Restate word for word the lines beginning at the one that contains "const stone = new" and ending at the one that contains "the fine surface"; include both and nothing else.

- AVAILABLE DATA -
#####

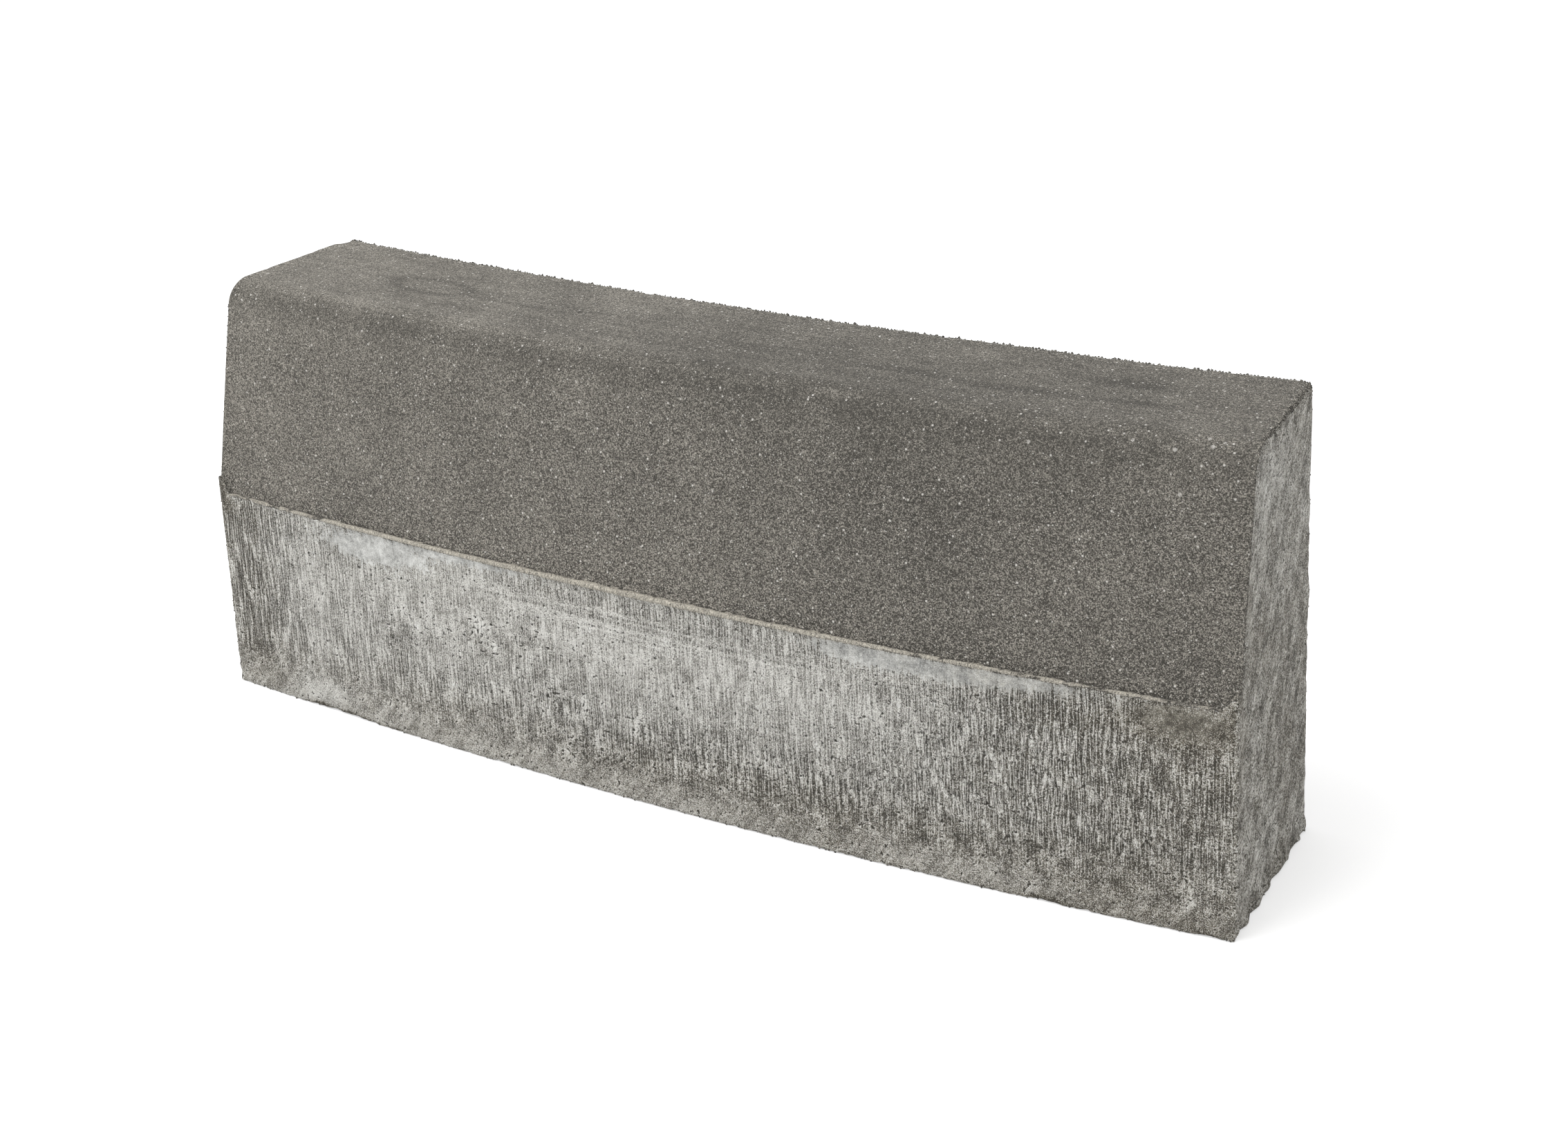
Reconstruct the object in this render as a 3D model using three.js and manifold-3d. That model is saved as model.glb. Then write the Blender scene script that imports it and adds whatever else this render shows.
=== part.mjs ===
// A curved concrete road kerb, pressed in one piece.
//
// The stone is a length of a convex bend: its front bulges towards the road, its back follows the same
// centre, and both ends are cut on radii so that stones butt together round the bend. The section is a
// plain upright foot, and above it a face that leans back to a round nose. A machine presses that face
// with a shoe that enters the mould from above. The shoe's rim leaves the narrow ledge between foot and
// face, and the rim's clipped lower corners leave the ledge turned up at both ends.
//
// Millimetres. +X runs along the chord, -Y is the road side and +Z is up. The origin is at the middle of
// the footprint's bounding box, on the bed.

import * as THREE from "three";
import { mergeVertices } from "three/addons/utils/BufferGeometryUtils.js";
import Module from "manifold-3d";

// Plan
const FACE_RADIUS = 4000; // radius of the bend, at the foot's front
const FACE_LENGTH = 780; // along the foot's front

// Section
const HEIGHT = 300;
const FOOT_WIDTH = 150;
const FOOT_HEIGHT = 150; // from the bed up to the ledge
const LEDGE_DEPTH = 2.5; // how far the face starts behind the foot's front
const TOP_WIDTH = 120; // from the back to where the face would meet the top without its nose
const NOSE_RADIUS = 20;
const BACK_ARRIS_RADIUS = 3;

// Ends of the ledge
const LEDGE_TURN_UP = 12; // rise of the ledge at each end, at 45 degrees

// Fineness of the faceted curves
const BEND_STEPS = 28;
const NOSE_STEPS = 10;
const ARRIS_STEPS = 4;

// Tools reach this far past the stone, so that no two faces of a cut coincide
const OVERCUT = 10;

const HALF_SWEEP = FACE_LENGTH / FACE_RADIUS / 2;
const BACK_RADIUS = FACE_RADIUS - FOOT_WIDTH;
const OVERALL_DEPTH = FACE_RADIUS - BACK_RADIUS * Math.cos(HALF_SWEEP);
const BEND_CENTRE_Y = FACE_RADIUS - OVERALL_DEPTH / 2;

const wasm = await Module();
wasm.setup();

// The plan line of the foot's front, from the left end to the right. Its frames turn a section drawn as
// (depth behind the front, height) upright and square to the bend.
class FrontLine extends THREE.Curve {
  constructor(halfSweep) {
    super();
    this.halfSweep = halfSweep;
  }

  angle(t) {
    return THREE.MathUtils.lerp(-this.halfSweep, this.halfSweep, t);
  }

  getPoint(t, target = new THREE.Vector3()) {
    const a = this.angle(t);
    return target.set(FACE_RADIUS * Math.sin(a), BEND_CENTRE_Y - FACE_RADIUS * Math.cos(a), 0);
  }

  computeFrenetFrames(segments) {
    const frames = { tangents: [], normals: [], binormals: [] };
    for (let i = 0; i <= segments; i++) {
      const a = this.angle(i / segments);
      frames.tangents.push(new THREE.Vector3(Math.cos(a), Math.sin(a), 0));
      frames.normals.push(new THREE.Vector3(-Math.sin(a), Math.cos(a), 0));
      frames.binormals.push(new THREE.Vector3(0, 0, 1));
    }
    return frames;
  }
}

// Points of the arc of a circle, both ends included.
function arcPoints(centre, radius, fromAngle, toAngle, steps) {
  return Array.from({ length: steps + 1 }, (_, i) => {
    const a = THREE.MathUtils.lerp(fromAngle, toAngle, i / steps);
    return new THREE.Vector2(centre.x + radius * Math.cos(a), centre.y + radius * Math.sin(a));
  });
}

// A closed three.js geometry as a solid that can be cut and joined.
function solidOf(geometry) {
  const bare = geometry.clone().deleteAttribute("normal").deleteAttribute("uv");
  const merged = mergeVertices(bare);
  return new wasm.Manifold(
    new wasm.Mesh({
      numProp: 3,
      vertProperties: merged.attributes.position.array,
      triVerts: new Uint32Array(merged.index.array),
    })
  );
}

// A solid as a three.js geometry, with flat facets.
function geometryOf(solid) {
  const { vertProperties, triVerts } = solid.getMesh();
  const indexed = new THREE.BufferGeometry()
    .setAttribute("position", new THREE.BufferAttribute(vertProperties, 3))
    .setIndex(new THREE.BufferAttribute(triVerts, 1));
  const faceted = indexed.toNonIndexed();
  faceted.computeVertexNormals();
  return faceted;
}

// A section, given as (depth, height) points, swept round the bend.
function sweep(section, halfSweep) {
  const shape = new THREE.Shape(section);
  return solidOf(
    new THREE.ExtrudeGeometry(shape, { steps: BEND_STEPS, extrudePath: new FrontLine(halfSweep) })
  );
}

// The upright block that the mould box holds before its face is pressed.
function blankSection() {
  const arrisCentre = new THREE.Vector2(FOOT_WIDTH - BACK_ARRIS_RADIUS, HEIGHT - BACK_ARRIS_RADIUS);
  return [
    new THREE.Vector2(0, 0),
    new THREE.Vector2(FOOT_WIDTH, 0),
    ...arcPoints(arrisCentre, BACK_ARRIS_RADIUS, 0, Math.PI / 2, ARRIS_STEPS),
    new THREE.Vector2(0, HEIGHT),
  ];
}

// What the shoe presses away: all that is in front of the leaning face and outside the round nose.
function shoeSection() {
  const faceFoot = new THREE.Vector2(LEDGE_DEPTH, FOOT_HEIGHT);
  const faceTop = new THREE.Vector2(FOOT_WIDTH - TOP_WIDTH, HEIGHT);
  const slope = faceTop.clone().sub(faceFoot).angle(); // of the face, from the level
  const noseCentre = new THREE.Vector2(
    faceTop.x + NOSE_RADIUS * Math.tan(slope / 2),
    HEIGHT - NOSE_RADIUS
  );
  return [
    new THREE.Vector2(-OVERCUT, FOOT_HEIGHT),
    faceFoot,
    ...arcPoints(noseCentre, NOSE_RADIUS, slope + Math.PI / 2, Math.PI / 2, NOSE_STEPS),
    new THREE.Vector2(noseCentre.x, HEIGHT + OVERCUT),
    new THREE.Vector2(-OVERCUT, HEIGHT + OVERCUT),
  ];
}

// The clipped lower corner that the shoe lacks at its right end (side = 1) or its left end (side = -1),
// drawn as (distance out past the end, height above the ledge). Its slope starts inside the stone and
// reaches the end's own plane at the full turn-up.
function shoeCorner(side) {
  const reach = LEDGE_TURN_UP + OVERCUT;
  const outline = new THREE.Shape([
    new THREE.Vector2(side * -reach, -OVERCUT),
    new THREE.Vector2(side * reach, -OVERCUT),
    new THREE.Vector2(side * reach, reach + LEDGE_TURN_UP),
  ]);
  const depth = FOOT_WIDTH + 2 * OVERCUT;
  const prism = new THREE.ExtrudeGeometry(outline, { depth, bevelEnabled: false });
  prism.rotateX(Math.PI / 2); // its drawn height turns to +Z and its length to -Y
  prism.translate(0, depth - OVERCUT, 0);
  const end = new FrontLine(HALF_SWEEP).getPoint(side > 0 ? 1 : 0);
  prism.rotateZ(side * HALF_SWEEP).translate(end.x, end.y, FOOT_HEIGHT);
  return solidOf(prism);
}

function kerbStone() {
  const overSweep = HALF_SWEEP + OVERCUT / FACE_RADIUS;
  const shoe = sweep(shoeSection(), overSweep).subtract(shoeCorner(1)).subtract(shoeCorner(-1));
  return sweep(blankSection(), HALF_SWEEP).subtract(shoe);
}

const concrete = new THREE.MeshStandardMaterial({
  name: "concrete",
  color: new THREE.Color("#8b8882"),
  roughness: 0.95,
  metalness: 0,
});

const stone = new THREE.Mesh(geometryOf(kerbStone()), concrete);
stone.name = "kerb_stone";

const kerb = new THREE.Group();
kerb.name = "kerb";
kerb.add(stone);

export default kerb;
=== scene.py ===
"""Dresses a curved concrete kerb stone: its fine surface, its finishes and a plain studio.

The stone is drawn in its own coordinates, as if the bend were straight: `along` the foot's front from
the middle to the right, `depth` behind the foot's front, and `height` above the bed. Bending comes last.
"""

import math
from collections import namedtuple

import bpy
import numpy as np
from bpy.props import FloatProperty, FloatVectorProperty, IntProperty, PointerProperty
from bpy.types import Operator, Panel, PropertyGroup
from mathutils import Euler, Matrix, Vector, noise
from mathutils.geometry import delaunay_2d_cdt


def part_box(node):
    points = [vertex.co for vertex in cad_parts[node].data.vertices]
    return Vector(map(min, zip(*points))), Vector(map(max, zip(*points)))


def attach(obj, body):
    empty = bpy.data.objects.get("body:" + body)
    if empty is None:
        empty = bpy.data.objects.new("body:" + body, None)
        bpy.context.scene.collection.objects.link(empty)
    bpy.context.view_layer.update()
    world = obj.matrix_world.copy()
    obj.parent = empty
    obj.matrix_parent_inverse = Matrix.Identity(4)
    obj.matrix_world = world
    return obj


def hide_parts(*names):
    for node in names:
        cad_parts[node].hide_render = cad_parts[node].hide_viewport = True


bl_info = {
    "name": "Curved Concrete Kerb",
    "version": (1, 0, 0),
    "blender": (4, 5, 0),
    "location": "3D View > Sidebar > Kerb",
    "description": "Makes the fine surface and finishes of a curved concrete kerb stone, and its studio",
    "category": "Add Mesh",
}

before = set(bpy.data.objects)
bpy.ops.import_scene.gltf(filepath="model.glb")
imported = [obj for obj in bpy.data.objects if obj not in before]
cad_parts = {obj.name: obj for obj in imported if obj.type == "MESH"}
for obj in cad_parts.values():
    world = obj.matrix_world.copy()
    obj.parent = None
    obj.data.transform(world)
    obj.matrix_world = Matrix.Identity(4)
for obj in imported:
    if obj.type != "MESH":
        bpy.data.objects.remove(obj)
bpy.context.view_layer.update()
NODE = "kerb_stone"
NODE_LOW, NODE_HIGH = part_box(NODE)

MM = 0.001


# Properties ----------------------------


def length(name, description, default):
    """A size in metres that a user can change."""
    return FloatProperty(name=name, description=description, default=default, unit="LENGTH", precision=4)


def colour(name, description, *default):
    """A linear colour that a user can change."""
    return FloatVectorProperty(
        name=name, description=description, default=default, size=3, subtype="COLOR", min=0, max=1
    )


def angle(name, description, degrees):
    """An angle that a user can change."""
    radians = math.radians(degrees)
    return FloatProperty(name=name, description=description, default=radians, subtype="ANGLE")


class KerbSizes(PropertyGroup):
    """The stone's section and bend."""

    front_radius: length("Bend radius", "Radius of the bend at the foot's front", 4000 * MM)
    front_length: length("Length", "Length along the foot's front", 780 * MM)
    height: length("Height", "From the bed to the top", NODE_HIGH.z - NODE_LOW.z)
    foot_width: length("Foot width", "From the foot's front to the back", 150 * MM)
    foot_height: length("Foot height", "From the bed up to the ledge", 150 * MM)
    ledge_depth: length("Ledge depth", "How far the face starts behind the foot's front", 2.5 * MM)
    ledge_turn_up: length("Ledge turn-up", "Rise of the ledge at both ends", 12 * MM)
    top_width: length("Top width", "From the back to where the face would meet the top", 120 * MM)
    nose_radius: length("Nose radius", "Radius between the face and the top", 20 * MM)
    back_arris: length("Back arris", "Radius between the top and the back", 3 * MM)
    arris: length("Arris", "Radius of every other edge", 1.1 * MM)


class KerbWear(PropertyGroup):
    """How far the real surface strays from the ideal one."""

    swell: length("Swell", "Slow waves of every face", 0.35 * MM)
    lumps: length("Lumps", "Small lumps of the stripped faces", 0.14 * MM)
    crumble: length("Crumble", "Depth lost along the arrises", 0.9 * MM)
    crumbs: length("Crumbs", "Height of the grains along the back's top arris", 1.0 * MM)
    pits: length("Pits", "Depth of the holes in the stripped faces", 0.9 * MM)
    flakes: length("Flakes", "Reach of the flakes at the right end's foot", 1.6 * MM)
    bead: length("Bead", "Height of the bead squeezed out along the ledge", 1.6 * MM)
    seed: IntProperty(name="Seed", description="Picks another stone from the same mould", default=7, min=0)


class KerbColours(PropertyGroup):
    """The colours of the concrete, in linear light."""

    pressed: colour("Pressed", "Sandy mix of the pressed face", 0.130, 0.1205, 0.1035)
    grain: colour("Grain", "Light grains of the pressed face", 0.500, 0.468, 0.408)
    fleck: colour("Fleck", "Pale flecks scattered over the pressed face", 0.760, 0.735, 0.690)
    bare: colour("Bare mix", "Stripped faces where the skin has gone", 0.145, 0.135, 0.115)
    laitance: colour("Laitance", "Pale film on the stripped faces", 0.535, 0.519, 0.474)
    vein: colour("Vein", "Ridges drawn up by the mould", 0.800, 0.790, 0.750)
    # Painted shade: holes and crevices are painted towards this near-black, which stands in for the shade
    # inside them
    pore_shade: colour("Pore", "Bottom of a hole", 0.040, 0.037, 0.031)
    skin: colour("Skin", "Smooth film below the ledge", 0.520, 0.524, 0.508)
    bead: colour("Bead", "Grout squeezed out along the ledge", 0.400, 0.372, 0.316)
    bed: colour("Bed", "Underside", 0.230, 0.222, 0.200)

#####

- EXERCISE SOLUTION -
const stone = new THREE.Mesh(geometryOf(kerbStone()), concrete);
stone.name = "kerb_stone";

const kerb = new THREE.Group();
kerb.name = "kerb";
kerb.add(stone);

export default kerb;
=== scene.py ===
"""Dresses a curved concrete kerb stone: its fine surface, its finishes and a plain studio.

The stone is drawn in its own coordinates, as if the bend were straight: `along` the foot's front from
the middle to the right, `depth` behind the foot's front, and `height` above the bed. Bending comes last.
"""

import math
from collections import namedtuple

import bpy
import numpy as np
from bpy.props import FloatProperty, FloatVectorProperty, IntProperty, PointerProperty
from bpy.types import Operator, Panel, PropertyGroup
from mathutils import Euler, Matrix, Vector, noise
from mathutils.geometry import delaunay_2d_cdt


def part_box(node):
    points = [vertex.co for vertex in cad_parts[node].data.vertices]
    return Vector(map(min, zip(*points))), Vector(map(max, zip(*points)))


def attach(obj, body):
    empty = bpy.data.objects.get("body:" + body)
    if empty is None:
        empty = bpy.data.objects.new("body:" + body, None)
        bpy.context.scene.collection.objects.link(empty)
    bpy.context.view_layer.update()
    world = obj.matrix_world.copy()
    obj.parent = empty
    obj.matrix_parent_inverse = Matrix.Identity(4)
    obj.matrix_world = world
    return obj


def hide_parts(*names):
    for node in names:
        cad_parts[node].hide_render = cad_parts[node].hide_viewport = True


bl_info = {
    "name": "Curved Concrete Kerb",
    "version": (1, 0, 0),
    "blender": (4, 5, 0),
    "location": "3D View > Sidebar > Kerb",
    "description": "Makes the fine surface and finishes of a curved concrete kerb stone, and its studio",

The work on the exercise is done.